ワークステーションなどではメモリーも4チャネル以上がサポートされるが、メインストリームプラットフォームではデュアルチャネルどまり。こうしたデュアルチャネルの制限がある場合、OCメモリーで転送速度を引き上げることが有効と言える。
ではゲームには効果があるだろうか。まずはRainbow Six Siege(5回計測の平均)。GPU負荷が比較的軽いため、高性能ビデオカードを搭載していればむしろCPU処理でフレームレートが左右されると言われるタイトルだ。
とはいえフルHDで計測した最高画質設定時、低画質設定時とも誤差の範囲。CPUが重要という点ではBlender Benchmarkにも近いものの、Blenderはマルチスレッド、Rainbow Six Siegeはどちらかと言えばシングルスレッドであり、メモリーの読み書き頻度はそこまで高くないのかもしれない。
次に比較的グラフィックスに凝った重めのタイトルであるFINAL FANTASY XV WINDOWS EDITION ベンチマーク(3回計測の平均)。こちらもそもそものブレ幅が180ポイント程度あり、それを踏まえるとOCメモリーの効果があると言い切れるほどのスコア差ではない。
ただし、フルHD最高品質設定時、DDR5-5200環境は3回中2回が9,000ポイント台だったのに対し、DDR5-5600とDDR5-7200環境はいずれも3回すべて10,000ポイント台を出した。FINAL FANTASY XVも比較的CPU性能による影響が大きいと言われるタイトルなので、そこまで高クロックである必要はないかもしれないが、OCメモリーにすることで若干の性能向上が見込める可能性があるだろう。
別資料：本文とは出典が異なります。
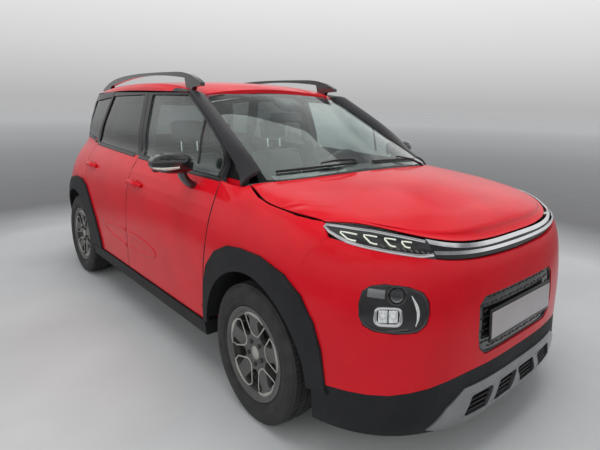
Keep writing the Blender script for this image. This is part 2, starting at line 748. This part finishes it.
def wheels():
    for end, x, y in WHEEL_PLACES:
        for side, sign in SIDES:
            name = f"{end}_{side}"
            body = f"{name}_wheel_assembly"
            centre = Vector((x, sign * y, WHEEL_Z))
            out = (0, sign, 0)
            mesh = tyre(f"{name}_treaded_tyre", axes(centre, out))
            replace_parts(finished(mesh, "tyre_rubber", body, smooth=False), f"{end}_{side}_tyre")
            lips = machined_lips(f"{name}_machined_lips", surface(f"{name}_wheel"), centre, sign)
            finished(lips, "pale_alloy", body)
            wheel_details(name, body, centre, sign)
            # The calliper stays still behind the turning wheel
            carrier, turn = (f"{side}_upright", 2.75) if end == "front" else ("car_body", 0.4)
            place = round_axle(centre, CALLIPER_CIRCLE, turn, sign * 0.006)
            up = (math.cos(turn), 0, math.sin(turn))
            calliper = block(f"{name}_calliper", (0.13, 0.052, 0.03), axes(place, out, up), 0.01, 4)
            finished(calliper, "cast_steel", carrier)


# ---------------------------------------------------------------- nose

def metres(*points):
    """Millimetre points in metres."""
    return tuple((a / 1000, b / 1000) for a, b in points)


# Lower and upper edges of the lamp band, as height by distance from the middle
BAND_LOW = metres((0, 856), (179, 861), (342, 869), (457, 882), (563, 902), (646, 917), (710, 931), (748, 945))
BAND_HIGH = metres(
    (0, 928), (112, 928), (310, 932), (422, 944), (490, 958), (571, 979), (642, 994), (705, 1000), (748, 1000)
)
LAMP_TIP = ((0.7385, 0.978), (0.7425, 0.966), (0.7385, 0.954))
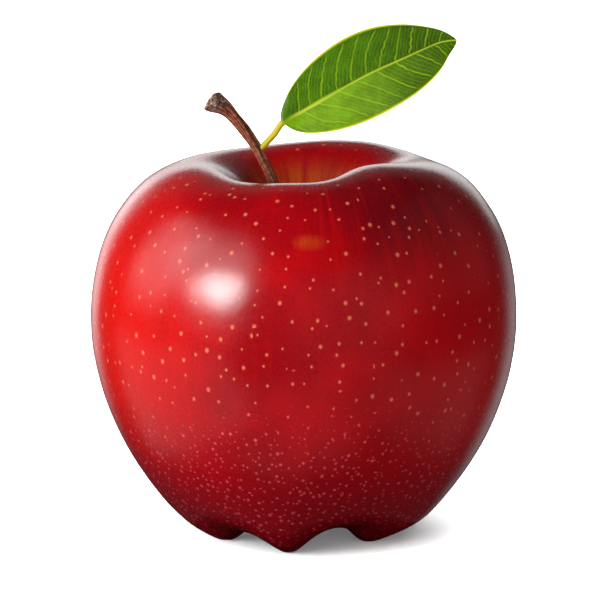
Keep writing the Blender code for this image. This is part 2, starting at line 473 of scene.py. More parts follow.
@dataclass(frozen=True)
class WaxedSkin:
    """Ripe apple skin under its own wax, rubbed to a shine.

    The deep crimson ground with faint meridian streaks makes the fruit look ripe and round,
    the cork pores scattered over it give its scale, and the thin wax coat carries the
    soft studio reflections.
    """

    ground: str = "#BE0410"
    shade: str = "#A2020E"
    streak: str = "#CC140C"
    basin: str = "#860A18"
    cavity: str = "#D2601E"
    # Painted shade: the deeper red that darkens the whole cavity.
    cavity_painted_shade: str = "#9E0C14"
    russet: str = "#4A2014"
    mark: str = "#E0661C"
    pore: str = "#F28260"
    # The pores' pink low down is painted shade; higher up they are orange.
    low_pore_painted_shade: str = "#F05E66"
    base_pore_painted_shade: str = "#E25262"
    # The first two patches are painted light: a lighter, brighter red at the front left and
    # front right.
    painted_light_left: TonePatch = TonePatch((-36.0, -14.0, 44.0), 10.0, 34.0, 0.7, "#E8160A")
    painted_light_right: TonePatch = TonePatch((34.0, -12.0, 34.0), 8.0, 40.0, 0.8, "#D00A18")
    shoulder: TonePatch = TonePatch((15.0, -23.0, 70.0), 4.0, 18.0, 0.85, "#6E0612")
    upper_pores: Pores = Pores(4.3, 0.56)
    base_pores: Pores = Pores(2.0, 0.5)
    streaks_per_radian: float = 26.0
    streak_stretch: float = 0.06
    mark_centre: tuple[float, float, float] = (1.0, -35.5, 63.0)
    mark_flatness: float = 2.2
    mark_radius: float = 4.2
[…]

最後にBIOHAZARD RE:4(5回計測の平均)。ビルトインベンチマークがないため手動計測となり、そこを案じて5回計測の平均とした。グラフはむしろ逆クロック順になっているくらいだが、均した平均で1fps程度差なのでこれは誤差の範囲だろう。
ベンチマークに関してはこのような具合で、OCメモリーを導入することで効果が得られそうなのがビジネスアプリケーション、レンダリングアプリケーション、ゲームでは映像品質重視でCPU負荷の高いタイトルといった結果だ。
ただしビジネスアプリケーションも、一般の方がベンチマークのように矢継ぎ早に処理を行なうことはないので、実際の業務でどこまで効果があるかは疑問だ(あくまでOCメモリーであり、定格以下のクロックでは悪影響が出るだろう)。
また、あまり効果が見られなかったゲームも、たとえばテクスチャパックやシェーダーパックを導入して楽しむ場合、メモリー使用量が増え、アクセス頻度も高まると思われるので、ひとえに効果が小さいとは言い切れない。
いちおう、Sandraが示すとおりOCメモリーのほうが速いことは事実だ。ミリ秒、マイクロ秒単位では間違いなく速いが、それがスコアに現れたり体感できたりするものかと言うと難しいだけだ。
その瞬間で考えるのではなく、1日単位や月間、年間単位で換算すれば秒単位での時間短縮が生じていると思うしかない。今回の計測結果では大きな差は出なかったが、今後のゲームタイトルによってはDDR5メモリの最適化も進むので、今から準備をしておくのもよいだろう。
コスパよくても安心、安全も大事にしたい方にオススメのマザーボード
さて、写真レビューパートのとおりB650 Pro RSはかなりコスパのよいAM5マザーボードだ。価格に対してVRMの設計が1つ上のクラスであり、インターフェースも2.5GbEやUSB 3.2 Gen2x2など最新のものに対応している
Ryzen 9やX3D、OCメモリーの購入を検討しているユーザーにとって、B650マザーボードを選択するのは少数派かもしれないが、B650 Pro RSはRyzen 9までフルでサポートされており、さらに⾼クロックのOCメモリーまで扱える。また、コスパがよいので、少し余った予算をOCメモリーのようなロマンアイテムに回すことも可能になるだろう。